## What you should do
Give back the exact lines spanning from the line with "on_axis = Matrix.Translation((0, 0, HINGE_Z))" to the line with "imported = [obj", with both of those lines included and no others.

## Exercise inputs
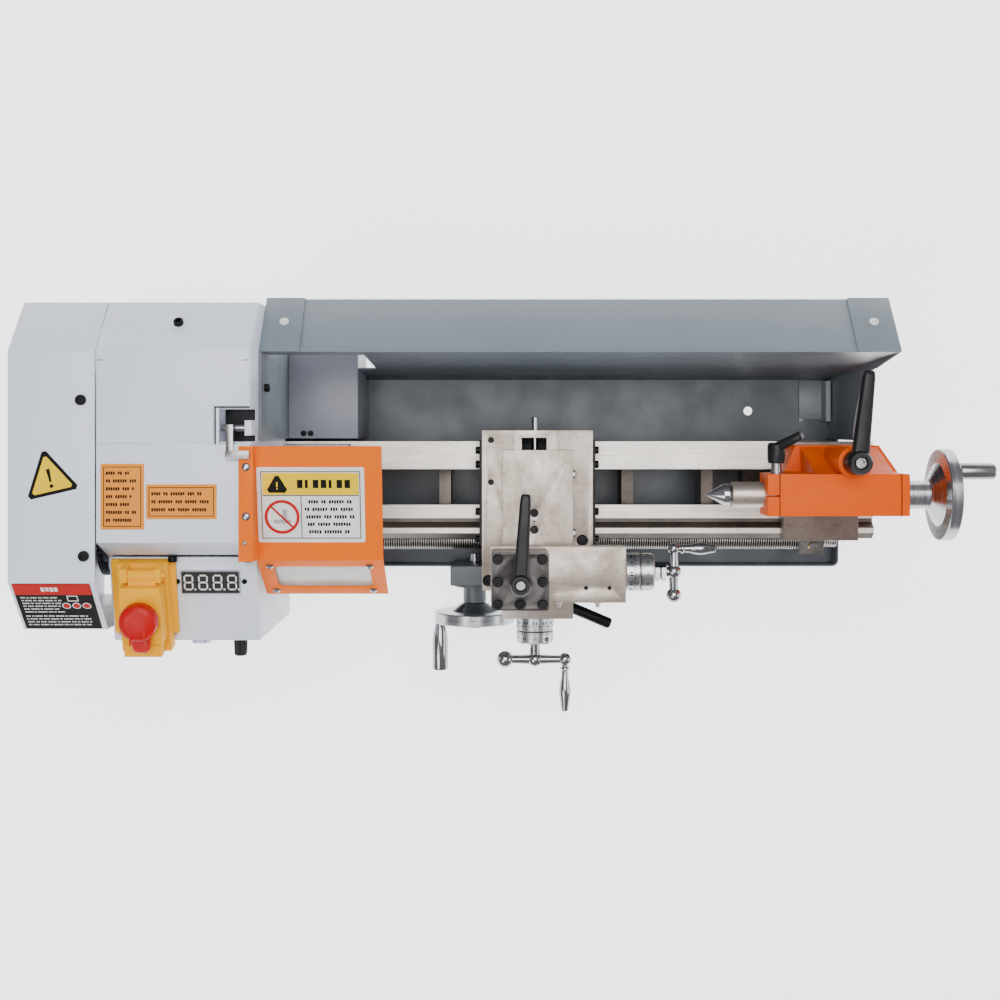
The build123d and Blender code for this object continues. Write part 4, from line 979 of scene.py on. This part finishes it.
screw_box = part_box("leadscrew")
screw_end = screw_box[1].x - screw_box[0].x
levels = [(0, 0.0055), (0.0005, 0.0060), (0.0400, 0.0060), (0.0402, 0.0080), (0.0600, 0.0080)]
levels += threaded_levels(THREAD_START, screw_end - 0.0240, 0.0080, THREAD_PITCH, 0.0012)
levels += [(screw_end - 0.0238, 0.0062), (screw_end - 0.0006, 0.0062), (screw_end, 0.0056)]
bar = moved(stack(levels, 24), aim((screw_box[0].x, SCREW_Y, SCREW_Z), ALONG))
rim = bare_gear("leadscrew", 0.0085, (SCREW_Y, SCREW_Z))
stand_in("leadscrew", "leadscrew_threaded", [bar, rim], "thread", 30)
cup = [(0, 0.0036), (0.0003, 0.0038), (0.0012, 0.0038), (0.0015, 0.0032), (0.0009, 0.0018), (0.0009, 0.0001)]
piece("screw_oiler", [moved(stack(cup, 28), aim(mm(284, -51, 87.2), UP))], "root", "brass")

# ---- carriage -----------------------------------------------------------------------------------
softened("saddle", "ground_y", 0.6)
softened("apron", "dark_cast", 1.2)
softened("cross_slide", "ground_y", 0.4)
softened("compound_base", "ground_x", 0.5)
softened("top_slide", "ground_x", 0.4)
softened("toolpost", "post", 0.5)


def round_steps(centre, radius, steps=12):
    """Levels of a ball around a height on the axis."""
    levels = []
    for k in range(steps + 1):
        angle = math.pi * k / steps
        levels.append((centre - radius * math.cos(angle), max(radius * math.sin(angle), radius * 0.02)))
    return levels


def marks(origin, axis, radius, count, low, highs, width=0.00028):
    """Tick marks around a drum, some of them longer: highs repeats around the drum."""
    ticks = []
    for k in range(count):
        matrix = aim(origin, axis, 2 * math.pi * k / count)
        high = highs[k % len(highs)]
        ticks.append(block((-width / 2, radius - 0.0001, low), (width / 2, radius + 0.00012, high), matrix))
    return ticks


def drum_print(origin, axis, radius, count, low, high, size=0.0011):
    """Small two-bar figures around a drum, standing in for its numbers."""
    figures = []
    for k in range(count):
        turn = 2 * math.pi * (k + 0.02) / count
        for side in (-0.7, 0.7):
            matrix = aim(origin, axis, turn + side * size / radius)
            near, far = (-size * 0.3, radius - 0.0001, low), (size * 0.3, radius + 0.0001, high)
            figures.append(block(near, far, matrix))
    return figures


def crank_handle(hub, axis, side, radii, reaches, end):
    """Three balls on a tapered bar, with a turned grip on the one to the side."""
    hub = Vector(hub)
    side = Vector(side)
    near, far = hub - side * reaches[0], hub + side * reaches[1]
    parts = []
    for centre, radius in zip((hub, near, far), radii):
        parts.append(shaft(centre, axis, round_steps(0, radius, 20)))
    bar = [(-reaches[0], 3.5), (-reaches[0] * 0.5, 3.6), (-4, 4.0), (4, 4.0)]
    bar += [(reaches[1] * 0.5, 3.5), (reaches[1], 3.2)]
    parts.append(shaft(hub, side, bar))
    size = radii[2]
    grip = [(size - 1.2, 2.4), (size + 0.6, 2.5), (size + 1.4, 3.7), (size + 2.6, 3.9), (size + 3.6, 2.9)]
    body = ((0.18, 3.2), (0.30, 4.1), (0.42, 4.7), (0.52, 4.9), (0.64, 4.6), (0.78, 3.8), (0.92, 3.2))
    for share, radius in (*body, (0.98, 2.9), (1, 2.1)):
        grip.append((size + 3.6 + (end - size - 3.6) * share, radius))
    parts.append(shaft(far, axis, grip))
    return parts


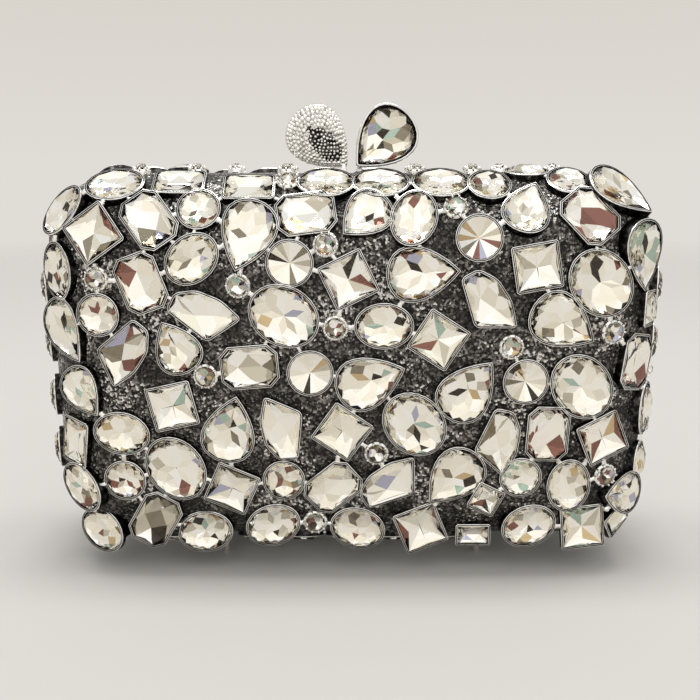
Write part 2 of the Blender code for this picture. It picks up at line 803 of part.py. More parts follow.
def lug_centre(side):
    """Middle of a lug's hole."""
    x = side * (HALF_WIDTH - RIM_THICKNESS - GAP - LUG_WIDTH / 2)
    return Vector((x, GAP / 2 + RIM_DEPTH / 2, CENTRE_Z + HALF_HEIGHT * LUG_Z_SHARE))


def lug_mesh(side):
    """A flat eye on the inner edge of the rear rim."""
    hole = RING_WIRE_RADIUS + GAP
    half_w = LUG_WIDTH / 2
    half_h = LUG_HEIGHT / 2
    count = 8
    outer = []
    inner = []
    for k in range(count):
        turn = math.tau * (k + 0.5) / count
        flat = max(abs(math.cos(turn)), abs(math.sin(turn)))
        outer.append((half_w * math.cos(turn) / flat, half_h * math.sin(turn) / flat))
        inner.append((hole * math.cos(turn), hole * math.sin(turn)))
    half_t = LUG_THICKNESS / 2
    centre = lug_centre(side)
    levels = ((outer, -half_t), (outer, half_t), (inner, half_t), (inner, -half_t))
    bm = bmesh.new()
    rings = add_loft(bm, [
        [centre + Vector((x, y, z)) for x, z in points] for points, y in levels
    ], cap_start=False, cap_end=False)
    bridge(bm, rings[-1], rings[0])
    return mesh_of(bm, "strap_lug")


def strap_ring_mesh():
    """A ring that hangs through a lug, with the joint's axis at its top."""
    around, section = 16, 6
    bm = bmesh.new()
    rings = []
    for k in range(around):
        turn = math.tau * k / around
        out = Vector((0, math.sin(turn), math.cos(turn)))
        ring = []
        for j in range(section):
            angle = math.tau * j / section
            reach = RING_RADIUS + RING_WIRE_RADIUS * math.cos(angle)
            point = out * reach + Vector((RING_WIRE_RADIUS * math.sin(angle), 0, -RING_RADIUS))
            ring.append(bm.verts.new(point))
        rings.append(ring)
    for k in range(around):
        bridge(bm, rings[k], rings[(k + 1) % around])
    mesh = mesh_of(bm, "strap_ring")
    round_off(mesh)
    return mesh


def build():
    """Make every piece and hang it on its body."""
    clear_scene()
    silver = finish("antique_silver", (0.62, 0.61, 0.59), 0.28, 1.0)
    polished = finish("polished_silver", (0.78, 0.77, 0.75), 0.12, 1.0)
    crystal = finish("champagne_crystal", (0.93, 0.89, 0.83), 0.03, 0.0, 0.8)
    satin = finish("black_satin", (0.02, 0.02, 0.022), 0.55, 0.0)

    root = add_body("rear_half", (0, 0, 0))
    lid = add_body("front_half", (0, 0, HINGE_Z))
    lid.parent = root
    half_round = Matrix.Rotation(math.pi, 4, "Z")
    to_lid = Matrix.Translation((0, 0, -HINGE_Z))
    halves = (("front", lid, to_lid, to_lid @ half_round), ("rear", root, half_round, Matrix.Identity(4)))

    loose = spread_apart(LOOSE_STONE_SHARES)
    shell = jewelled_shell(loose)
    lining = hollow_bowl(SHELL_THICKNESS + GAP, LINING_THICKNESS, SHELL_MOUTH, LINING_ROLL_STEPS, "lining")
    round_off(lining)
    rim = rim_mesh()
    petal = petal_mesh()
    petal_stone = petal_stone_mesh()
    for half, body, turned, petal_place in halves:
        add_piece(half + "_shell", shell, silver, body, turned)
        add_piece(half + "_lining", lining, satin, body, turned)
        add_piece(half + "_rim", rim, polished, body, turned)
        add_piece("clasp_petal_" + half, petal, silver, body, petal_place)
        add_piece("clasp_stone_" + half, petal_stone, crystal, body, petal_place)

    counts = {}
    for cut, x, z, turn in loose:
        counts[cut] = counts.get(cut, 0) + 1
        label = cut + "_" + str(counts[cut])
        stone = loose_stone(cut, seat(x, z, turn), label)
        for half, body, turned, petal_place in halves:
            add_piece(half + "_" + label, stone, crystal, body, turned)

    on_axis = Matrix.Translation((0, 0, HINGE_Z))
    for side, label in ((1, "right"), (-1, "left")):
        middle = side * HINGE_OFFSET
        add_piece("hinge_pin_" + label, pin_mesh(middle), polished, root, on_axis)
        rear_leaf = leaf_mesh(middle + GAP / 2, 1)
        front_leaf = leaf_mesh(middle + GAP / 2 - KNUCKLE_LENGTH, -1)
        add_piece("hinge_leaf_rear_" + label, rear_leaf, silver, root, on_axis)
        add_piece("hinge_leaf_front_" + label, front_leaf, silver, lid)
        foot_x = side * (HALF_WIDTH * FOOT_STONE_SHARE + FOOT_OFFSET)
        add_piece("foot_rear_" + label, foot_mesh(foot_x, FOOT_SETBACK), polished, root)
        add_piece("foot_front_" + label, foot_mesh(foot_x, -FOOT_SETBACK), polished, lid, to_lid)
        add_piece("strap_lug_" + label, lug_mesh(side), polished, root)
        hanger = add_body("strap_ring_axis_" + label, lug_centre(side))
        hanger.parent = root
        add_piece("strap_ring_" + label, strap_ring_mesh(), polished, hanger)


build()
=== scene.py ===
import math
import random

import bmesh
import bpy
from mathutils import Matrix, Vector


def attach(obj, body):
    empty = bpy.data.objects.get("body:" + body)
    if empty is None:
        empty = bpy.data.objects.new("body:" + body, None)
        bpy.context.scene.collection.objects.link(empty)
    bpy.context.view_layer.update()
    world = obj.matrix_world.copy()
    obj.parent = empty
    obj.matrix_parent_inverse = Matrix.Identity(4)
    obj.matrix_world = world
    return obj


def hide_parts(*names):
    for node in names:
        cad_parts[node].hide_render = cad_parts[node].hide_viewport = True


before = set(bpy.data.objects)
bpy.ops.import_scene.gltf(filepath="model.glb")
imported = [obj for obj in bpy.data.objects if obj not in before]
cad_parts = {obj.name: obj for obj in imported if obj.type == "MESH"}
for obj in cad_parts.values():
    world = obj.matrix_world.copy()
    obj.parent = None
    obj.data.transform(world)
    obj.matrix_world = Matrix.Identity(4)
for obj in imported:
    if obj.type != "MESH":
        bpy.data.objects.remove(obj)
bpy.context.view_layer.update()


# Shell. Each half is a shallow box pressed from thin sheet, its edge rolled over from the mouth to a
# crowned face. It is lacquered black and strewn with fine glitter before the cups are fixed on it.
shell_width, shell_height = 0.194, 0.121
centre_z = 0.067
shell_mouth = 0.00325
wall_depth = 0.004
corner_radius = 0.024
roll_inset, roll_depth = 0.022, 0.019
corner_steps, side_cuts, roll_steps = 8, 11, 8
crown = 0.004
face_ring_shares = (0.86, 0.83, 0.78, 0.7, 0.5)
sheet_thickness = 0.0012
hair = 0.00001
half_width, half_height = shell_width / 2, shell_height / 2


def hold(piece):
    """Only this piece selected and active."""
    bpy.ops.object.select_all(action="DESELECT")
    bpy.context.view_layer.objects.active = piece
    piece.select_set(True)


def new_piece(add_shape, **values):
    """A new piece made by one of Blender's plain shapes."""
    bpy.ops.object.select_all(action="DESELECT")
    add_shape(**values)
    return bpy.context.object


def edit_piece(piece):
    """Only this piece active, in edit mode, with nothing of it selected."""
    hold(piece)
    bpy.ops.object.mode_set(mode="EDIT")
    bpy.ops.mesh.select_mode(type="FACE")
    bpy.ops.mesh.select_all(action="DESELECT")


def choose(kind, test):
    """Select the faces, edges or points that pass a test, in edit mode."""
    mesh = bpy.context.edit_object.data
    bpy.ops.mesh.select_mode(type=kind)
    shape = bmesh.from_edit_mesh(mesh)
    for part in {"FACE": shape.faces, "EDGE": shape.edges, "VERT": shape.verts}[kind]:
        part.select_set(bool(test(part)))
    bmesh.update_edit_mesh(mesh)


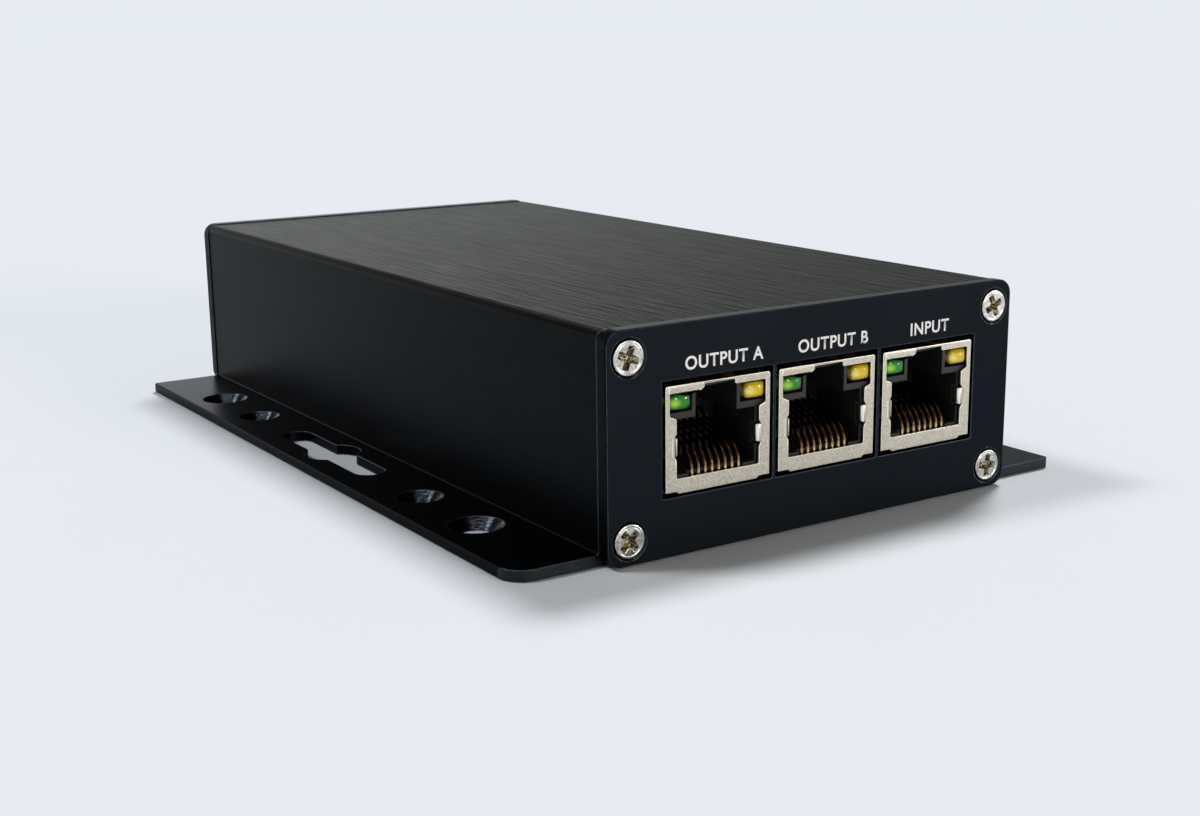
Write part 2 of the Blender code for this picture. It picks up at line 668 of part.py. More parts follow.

## Result below
    on_axis = Matrix.Translation((0, 0, HINGE_Z))
    for side, label in ((1, "right"), (-1, "left")):
        middle = side * HINGE_OFFSET
        add_piece("hinge_pin_" + label, pin_mesh(middle), polished, root, on_axis)
        rear_leaf = leaf_mesh(middle + GAP / 2, 1)
        front_leaf = leaf_mesh(middle + GAP / 2 - KNUCKLE_LENGTH, -1)
        add_piece("hinge_leaf_rear_" + label, rear_leaf, silver, root, on_axis)
        add_piece("hinge_leaf_front_" + label, front_leaf, silver, lid)
        foot_x = side * (HALF_WIDTH * FOOT_STONE_SHARE + FOOT_OFFSET)
        add_piece("foot_rear_" + label, foot_mesh(foot_x, FOOT_SETBACK), polished, root)
        add_piece("foot_front_" + label, foot_mesh(foot_x, -FOOT_SETBACK), polished, lid, to_lid)
        add_piece("strap_lug_" + label, lug_mesh(side), polished, root)
        hanger = add_body("strap_ring_axis_" + label, lug_centre(side))
        hanger.parent = root
        add_piece("strap_ring_" + label, strap_ring_mesh(), polished, hanger)


build()
=== scene.py ===
import math
import random

import bmesh
import bpy
from mathutils import Matrix, Vector


def attach(obj, body):
    empty = bpy.data.objects.get("body:" + body)
    if empty is None:
        empty = bpy.data.objects.new("body:" + body, None)
        bpy.context.scene.collection.objects.link(empty)
    bpy.context.view_layer.update()
    world = obj.matrix_world.copy()
    obj.parent = empty
    obj.matrix_parent_inverse = Matrix.Identity(4)
    obj.matrix_world = world
    return obj


def hide_parts(*names):
    for node in names:
        cad_parts[node].hide_render = cad_parts[node].hide_viewport = True


before = set(bpy.data.objects)
bpy.ops.import_scene.gltf(filepath="model.glb")
imported = [obj for obj in bpy.data.objects if obj not in before]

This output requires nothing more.